The closing payment can be deposited into the offshore trust immediately. Deferred payments present a different challenge. Earn-out receivables are contract rights held personally by the entrepreneur. A creditor who obtains a judgment during the earn-out period can garnish those payments as they come due. The trust does not protect income that has not yet been received and transferred.
The strongest approach for entrepreneurs anticipating a sale with deferred consideration is to establish the trust well before closing so that each earn-out payment can be deposited as received. Waiting until all payments have been received defeats the purpose if a creditor acts during the earn-out period.
Shareholder Agreements and Investor Restrictions
Entrepreneurs who have taken outside investment need to review their shareholder agreements and operating agreements before establishing an offshore trust. Some agreements restrict personal asset transfers by founders during the investment period. Others require board notification or consent before a founder establishes certain types of trusts.
These restrictions do not prevent offshore planning, but they affect timing. Establishing the trust within the window permitted by the agreement avoids conflict, or the founder can negotiate a carve-out in the next funding round. Funding a trust in violation of an investor agreement creates legal exposure that undermines the purpose of the planning.

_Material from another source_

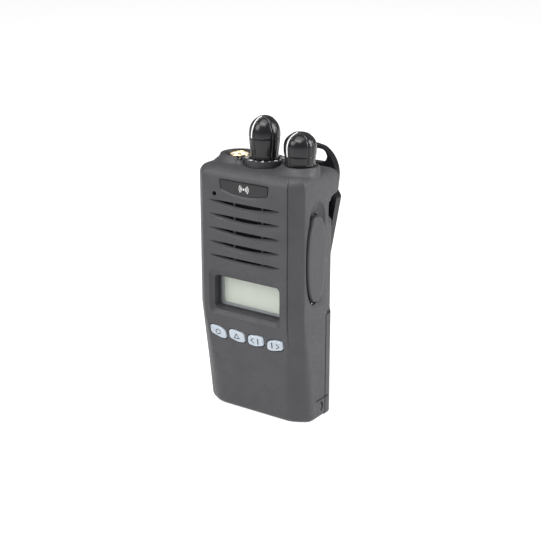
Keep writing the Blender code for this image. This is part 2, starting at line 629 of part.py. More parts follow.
def build_battery():
    levels = [(0.0, 0.0006), (0.0006, 0.0), (0.0507, 0.0), (0.0510, 0.0), (0.0935, 0.0), (BATTERY_TOP, 0.0016)]
    case = loft("battery_case", [battery_section(z, inset) for z, inset in levels], HOUSING)
    # only the wings reach forward beside the case
    combine(case, box("case_room", (-0.0274, 0.0200, -0.010), (0.0274, 0.0278, 0.110), cutter=True))
    combine(case, box("upper_room", (-0.0320, 0.0200, 0.0510), (0.0320, 0.0262, 0.110), cutter=True))
    hollow = [(0.0018, 0.0016), (0.0480, 0.0016), (0.0930, 0.0016), (0.0939, 0.0022)]
    inner = []
    for z, inset in hollow:
        half = 0.0270 - inset
        right = [(half, 0.0200), (half, 0.0305), (0.0236 - inset, 0.0350 - inset), (0.0200 - inset, 0.0370 - inset)]
        left = [(-x, depth) for x, depth in reversed(right)]
        inner.append([at(x, depth, z) for x, depth in right + left])
    combine(case, loft("cell_room", inner, cutter=True))
    cover = box("battery_cover", (-0.0270, 0.0262, 0.0022), (0.0270, 0.0275, 0.0954), HOUSING)
    combine(cover, box("contact_window", (-0.0083, 0.0200, 0.0097), (0.0083, 0.0300, 0.0183), cutter=True))
    box("battery_contacts", (-0.0080, 0.0262, 0.0100), (0.0080, 0.0284, 0.0180), GOLD)
    for name, low, high in (("cell_left", -0.0216, -0.0004), ("cell_right", 0.0004, 0.0216)):
        box(name, (low, 0.0290, 0.0240), (high, 0.0332, 0.0900), CELL, bevel=0.0012)
    box("battery_board", (-0.0180, 0.0290, 0.0050), (0.0180, 0.0300, 0.0225), BOARD)


def build_latch():
    latch = box("release_latch", (-0.0085, 0.0165, 0.0005), (0.0085, 0.0236, 0.0020), KNOB_PLASTIC)
    combine(latch, box("latch_tongue", (-0.0050, 0.0220, 0.0005), (0.0050, 0.0262, 0.0020), cutter=True), "UNION")
    catch = box("safety_catch", (-0.0085, 0.0112, 0.0004), (0.0085, 0.0146, 0.0016), STEEL)
    move_origin(catch, (0, 0.0115, 0.0010))


# ---------------------------------------------------------------- belt clip
def clip_side_outline():
    """Side view of the clip lever, as depth and height: sloping arm, then a steeper thumb tab."""
    rear = [(0.0394, 0.0540), (0.0418, 0.0617), (0.0539, 0.0984), (0.0562, 0.1040), (0.0575, 0.1080),
            (0.0583, 0.1180), (0.0584, 0.1215)]
    front = [(0.0566, 0.1230), (0.0548, 0.1224), (0.0543, 0.1180), (0.0535, 0.1084), (0.0522, 0.1050),
             (0.0498, 0.0990), (0.0384, 0.0640), (0.0373, 0.0590), (0.0374, 0.0550), (0.0384, 0.0537)]
    return rear + front


def clip_front_outline():
    """Front view of the clip lever: wide arm with rounded shoulders under a round tab."""
    tab_radius, tab_height = 0.0150, 0.1080
    outline = [(-0.0125, 0.0530), (0.0125, 0.0530), (0.0152, 0.0560), (CLIP_HALF_WIDTH, 0.0700),
               (CLIP_HALF_WIDTH, 0.0975), (0.0174, 0.1000), (0.0160, 0.1016), (0.0150, 0.1022)]
    for step in range(13):
        angle = math.pi * step / 12
        outline.append((tab_radius * math.cos(angle), tab_height + tab_radius * math.sin(angle)))
    outline += [(-0.0150, 0.1022), (-0.0160, 0.1016), (-0.0174, 0.1000), (-CLIP_HALF_WIDTH, 0.0975),
                (-CLIP_HALF_WIDTH, 0.0700), (-0.0152, 0.0560)]
    return outline


def build_clip():
    depth, height = PIVOT
    lever = flat_shape("clip_lever", clip_side_outline(), 0.040, (0, 0, 0), "YZ", KNOB_PLASTIC)
    lever.matrix_world = Matrix.Translation(at(0, 0, 0)) @ PLANES["YZ"]
    combine(lever, flat_shape("lever_front_view", clip_front_outline(), 0.060, (0, 0.045, 0), cutter=True),
            "INTERSECT")
    slot = fillet([(-0.0093, 0.1140, 0.0032), (0.0093, 0.1140, 0.0032), (0.0093, 0.1205, 0.0032),
                   (-0.0093, 0.1205, 0.0032)])
    combine(lever, flat_shape("thumb_slot", slot, 0.060, (0, 0.045, 0), cutter=True))
    for side in (-1, 1):
        low, high = sorted((side * 0.0042, side * 0.0120))
        knuckle = fillet([(depth - 0.0033, height - 0.0033, 0.0032), (depth + 0.0055, height - 0.0033, 0),
                          (depth + 0.0055, height + 0.0033, 0), (depth - 0.0033, height + 0.0033, 0.0032)])
        piece = flat_shape(f"knuckle_{side + 2}", knuckle, high - low, ((low + high) / 2, 0, 0), "YZ", cutter=True)
        combine(lever, piece, "UNION")
    combine(lever, cylinder("lever_bore", (0, depth, height), PIN_RADIUS + GAP, 0.030, "X", cutter=True, sides=16))
    move_origin(lever, (0, depth, height))

    base_low, base_high = 0.0968, 0.1062
    bracket = box("clip_bracket", (-0.0146, 0.0262, base_low), (0.0146, 0.0280, base_high), STEEL)
    for side in (-1, 1):
        ear = [(0.0270, base_low), (depth - 0.0005, height - 0.0029), (depth + 0.0017, height - 0.0023),
               (depth + 0.0029, height), (depth + 0.0017, height + 0.0023), (depth - 0.0005, height + 0.0029),
               (0.0270, base_high)]
        combine(bracket, flat_shape(f"ear_{side + 2}", ear, 0.0018, (side * 0.0133, 0, 0), "YZ", cutter=True),
                "UNION")
    combine(bracket, cylinder("ear_bore", (0, depth, height), PIN_RADIUS + GAP, 0.040, "X", cutter=True, sides=16))
    pin = cylinder("clip_pin", (0, depth, height), PIN_RADIUS, 0.0300, "X", STEEL, sides=16)
    for side in (-1, 1):
        combine(pin, cylinder(f"pin_head_{side + 2}", (side * 0.0153, depth, height), 0.0022, 0.0014, "X",
                              cutter=True, sides=16), "UNION")
    for name, x in (("clip_screw_left", -0.0085), ("clip_screw_right", 0.0085)):
        combine(bracket, cylinder(name + "_hole", (x, 0.0270, 0.1015), 0.0013, 0.008, "Y", cutter=True, sides=14))
        screw = cylinder(name, (x, 0.0291, 0.1015), 0.0021, 0.0016, "Y", STEEL, sides=18)
        combine(screw, cylinder(name + "_shank", (x, 0.0275, 0.1015), 0.0010, 0.0026, "Y", cutter=True, sides=14),
                "UNION")
    build_spring(depth, height)


def build_spring(depth, height):
    """Torsion spring wound round the clip pin, with a leg on the bracket and one on the lever."""
    wire, coil, turns, steps = 0.00035, 0.0023, 3.75, 12
    width = 0.0060
    points = [(-width / 2, 0.0290 - depth, 0.0015), (-width / 2, -0.0060, 0.0020)]
    last = round(turns * steps)
    for step in range(last + 1):
        angle = 2 * math.pi * step / steps + math.pi / 2
        points.append((-width / 2 + width * step / last, coil * math.cos(angle), coil * math.sin(angle)))
    points.append((width / 2, 0.0011, -0.0055))
    curve = bpy.data.curves.new("clip_spring", "CURVE")
    curve.dimensions = "3D"
    curve.bevel_depth = wire
    curve.bevel_resolution = 1
    curve.use_fill_caps = True
    spline = curve.splines.new("POLY")
    spline.points.add(len(points) - 1)
    for point, place in zip(spline.points, points):
        point.co = (*place, 1.0)
    guide = bpy.data.objects.new("clip_spring_route", curve)
    CUTTERS.objects.link(guide)
    spring = add_object("clip_spring", solid_mesh(guide, "clip_spring"), STEEL)
    spring.location = at(0, depth, height)


build_front_case()
build_front_pieces()
build_speaker()
build_top_fittings()
build_side_pieces()
build_inside()
build_battery()
build_latch()
build_clip()
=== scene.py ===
"""The finished look of a handheld two-way radio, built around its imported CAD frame.

Metres, +Z up. X runs to the right as seen from the front, Y runs from the front to the back.
"""

import json
import math

import bmesh
import bpy
from mathutils import Matrix, Vector

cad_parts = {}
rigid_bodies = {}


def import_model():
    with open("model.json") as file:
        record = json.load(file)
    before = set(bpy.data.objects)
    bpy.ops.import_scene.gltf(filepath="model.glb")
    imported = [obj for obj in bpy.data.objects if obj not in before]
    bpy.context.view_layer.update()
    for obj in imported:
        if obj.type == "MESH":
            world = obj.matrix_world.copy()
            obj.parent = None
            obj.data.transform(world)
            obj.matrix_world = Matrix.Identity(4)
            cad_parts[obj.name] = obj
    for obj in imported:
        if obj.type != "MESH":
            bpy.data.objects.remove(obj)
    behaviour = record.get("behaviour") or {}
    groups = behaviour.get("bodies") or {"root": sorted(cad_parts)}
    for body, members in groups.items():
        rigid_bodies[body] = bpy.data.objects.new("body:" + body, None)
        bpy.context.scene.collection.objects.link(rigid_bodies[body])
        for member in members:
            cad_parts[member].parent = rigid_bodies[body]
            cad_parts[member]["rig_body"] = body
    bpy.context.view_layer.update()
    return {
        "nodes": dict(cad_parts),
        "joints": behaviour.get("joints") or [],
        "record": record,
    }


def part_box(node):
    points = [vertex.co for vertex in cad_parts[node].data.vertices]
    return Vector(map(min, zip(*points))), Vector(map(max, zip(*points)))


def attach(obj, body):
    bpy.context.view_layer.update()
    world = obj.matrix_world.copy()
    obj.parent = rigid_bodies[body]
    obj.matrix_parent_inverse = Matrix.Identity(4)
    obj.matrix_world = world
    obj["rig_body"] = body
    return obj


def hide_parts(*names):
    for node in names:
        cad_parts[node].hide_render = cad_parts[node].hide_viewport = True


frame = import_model()
NODES = frame["nodes"]

# ---------------------------------------------------------------- places taken from the frame
CASE_LOW, CASE_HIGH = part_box("front_case")
FRONT = CASE_LOW.y
HALF_WIDTH = CASE_HIGH.x


def middle(node):
    low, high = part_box(node)
    return (low + high) / 2


SELECTOR = middle("selector_shaft")
VOLUME = middle("volume_shaft")
ANTENNA = middle("antenna_contact")
STATUS = middle("status_lens")
CAP = middle("accessory_cap")
MICROPHONE = middle("microphone")

# ---------------------------------------------------------------- sizes of the casing
PANEL_HALF = 0.023               # flat front panel
PANEL_TAPER = 0.0024             # how much narrower it is at the base
CHAMFER = 0.006                  # corner between the panel and the side
CHAMFER_GROWTH = 0.0068          # how much further back the side starts at the base
BEND = 0.052                     # height where the front starts to slope back
BEND_BLEND = 0.006
BASE_SETBACK = 0.0077
SHOULDER = 0.1145
SHOULDER_RADIUS = 0.005
WALL = 0.0019
CASE_REAR = 0.0259
HEAD_REAR = 0.0344
HEAD_UNDERSIDE = 0.1074
WING_TOP = 0.0513
WING_DEPTH = 0.0244

SLOT_COUNT = 5
SLOT_TOP = 0.1046
SLOT_PITCH = 0.00653
SLOT_HALF = 0.0152
SLOT_SAG = 0.0024

KEY_Z = 0.0402
KEY_PITCH = 0.01066
KEY_LEAN = math.atan(BASE_SETBACK / BEND)

MARK_Z = 0.1117                  # signal mark on the badge
LABEL_LIFT = 0.00003             # how far printing stands proud

WELD = 0.000002                  # points closer than this are one point
CUT, JOIN, KEEP = "DIFFERENCE", "UNION", "INTERSECT"


def at(x, depth, z):
    """A point given by its depth behind the front face."""
    return Vector((x, FRONT + depth, z))


def ease(value):
    """A smooth step from 0 to 1."""
    value = min(1.0, max(0.0, value))
    return value * value * (3 - 2 * value)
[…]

Founders who have not yet taken outside investment have the simplest path. Establishing the trust before any investor agreements exist avoids the restrictions entirely.
What It Costs
A Cook Islands trust costs $20,000 to $25,000 to establish and $5,000 to $8,000 per year to maintain. For an entrepreneur anticipating a seven- or eight-figure exit, the cost is a fraction of what the structure protects.
The practical floor for offshore trust planning is around $1 million in total assets or $500,000 in liquidity. Entrepreneurs whose companies have not yet reached a stage where distributions or an exit are realistic should wait. The structure makes sense when liquid wealth exists or is imminent—not when all value is locked in illiquid equity with no clear path to conversion.